INSTRUCTIONS TO FOLLOW
In the listing that follows, how many lines contain "slide"? Give the number only.

RECORDED INFORMATION

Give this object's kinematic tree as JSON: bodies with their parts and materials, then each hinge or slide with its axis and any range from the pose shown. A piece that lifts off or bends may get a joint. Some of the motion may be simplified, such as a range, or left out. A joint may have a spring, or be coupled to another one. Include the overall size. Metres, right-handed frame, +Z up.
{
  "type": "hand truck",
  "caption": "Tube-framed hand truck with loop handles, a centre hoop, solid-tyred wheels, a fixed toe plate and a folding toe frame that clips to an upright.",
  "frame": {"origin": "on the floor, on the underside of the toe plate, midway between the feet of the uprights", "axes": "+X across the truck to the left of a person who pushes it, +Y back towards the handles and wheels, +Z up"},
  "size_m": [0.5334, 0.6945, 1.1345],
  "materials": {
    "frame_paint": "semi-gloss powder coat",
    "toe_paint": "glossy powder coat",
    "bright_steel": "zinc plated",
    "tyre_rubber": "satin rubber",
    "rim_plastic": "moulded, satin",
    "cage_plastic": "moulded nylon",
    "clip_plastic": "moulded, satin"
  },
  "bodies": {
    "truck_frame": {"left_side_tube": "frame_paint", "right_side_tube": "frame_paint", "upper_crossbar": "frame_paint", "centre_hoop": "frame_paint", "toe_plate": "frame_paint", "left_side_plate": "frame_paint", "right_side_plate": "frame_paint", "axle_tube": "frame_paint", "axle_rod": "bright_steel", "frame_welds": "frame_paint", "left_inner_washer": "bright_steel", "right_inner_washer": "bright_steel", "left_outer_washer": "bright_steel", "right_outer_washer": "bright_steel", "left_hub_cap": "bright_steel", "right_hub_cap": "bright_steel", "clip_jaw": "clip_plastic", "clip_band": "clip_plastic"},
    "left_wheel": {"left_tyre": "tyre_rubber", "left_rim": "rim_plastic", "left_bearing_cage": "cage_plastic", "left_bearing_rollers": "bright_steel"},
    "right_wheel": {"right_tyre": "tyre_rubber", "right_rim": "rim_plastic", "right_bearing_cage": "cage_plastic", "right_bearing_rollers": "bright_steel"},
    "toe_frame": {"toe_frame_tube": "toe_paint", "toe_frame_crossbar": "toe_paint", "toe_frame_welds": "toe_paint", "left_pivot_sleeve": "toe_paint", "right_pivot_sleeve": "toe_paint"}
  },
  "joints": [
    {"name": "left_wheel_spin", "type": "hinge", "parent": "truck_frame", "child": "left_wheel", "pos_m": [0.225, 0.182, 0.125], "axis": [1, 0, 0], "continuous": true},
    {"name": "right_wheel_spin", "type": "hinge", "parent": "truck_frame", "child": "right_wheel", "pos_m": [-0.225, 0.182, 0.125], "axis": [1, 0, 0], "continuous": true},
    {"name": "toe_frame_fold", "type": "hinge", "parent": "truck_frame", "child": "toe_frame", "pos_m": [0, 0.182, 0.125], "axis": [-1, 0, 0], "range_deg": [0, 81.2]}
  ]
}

---

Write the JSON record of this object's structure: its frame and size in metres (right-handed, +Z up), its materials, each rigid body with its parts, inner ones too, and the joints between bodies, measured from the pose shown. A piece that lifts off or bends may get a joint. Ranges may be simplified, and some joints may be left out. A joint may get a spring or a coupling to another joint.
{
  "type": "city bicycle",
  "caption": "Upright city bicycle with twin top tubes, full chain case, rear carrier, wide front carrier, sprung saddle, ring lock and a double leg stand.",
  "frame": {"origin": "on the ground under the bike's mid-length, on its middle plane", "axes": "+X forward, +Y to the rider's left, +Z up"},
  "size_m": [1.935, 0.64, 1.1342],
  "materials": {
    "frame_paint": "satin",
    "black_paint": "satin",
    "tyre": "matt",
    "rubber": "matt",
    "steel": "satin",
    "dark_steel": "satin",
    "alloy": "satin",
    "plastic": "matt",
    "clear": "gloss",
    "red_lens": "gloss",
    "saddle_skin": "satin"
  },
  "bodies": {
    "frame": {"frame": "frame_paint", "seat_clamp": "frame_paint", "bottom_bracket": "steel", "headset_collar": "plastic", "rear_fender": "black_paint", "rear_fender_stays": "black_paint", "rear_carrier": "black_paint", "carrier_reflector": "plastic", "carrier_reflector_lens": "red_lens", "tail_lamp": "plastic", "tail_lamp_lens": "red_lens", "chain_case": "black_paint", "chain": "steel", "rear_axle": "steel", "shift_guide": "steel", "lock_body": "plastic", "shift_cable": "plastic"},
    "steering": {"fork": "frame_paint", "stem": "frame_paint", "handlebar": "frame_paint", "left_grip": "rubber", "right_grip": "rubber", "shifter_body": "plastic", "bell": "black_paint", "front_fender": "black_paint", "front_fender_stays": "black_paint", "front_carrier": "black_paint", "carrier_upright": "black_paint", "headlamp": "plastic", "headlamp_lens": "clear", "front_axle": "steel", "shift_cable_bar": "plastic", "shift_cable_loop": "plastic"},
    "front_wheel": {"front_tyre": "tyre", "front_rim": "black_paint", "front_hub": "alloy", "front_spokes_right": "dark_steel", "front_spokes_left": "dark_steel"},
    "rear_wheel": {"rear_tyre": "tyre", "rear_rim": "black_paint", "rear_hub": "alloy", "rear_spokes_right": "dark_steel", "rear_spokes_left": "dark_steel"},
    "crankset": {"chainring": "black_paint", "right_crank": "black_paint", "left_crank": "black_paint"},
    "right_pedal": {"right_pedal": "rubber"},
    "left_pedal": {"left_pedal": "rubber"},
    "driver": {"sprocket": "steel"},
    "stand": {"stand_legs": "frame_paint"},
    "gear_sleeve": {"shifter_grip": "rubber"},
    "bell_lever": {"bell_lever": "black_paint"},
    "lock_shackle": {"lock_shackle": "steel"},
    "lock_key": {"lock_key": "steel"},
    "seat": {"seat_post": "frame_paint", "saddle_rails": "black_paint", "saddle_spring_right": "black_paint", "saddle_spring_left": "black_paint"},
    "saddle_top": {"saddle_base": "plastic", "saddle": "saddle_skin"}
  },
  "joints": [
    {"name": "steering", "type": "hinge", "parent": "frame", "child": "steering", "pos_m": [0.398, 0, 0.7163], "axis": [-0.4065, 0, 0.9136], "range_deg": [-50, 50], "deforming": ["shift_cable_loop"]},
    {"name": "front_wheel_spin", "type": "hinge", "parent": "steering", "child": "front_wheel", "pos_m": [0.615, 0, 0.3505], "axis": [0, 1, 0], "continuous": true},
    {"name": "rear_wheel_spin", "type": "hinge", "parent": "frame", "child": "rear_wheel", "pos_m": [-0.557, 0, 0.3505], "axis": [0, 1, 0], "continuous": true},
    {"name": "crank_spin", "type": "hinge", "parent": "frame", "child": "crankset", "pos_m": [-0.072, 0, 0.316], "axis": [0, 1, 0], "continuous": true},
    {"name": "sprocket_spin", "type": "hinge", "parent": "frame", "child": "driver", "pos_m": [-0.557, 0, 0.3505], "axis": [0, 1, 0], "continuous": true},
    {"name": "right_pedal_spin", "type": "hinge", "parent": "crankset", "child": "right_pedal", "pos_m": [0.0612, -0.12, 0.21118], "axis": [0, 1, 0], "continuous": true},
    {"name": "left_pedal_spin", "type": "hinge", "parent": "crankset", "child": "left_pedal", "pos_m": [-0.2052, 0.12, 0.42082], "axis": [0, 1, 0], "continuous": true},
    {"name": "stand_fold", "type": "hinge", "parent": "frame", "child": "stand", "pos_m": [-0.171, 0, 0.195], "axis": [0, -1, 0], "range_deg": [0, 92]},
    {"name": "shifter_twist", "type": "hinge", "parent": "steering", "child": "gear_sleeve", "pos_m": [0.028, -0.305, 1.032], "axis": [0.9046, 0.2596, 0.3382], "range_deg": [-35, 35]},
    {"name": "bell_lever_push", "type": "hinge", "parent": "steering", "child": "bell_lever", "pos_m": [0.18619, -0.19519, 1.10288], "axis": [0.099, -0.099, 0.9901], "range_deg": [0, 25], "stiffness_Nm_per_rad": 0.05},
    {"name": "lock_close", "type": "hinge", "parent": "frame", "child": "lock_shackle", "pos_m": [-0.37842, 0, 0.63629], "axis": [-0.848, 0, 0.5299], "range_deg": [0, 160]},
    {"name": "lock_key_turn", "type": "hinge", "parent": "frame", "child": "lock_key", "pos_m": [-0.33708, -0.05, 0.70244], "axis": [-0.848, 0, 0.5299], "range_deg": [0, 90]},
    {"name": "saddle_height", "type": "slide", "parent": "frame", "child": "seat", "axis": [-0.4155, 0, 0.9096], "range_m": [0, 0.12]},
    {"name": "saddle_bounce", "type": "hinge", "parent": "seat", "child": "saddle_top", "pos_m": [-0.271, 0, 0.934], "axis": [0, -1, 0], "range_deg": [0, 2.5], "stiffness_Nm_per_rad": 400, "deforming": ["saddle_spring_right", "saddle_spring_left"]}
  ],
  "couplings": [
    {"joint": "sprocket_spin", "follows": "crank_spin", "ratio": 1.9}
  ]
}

RESULT FOR THIS EXERCISE
2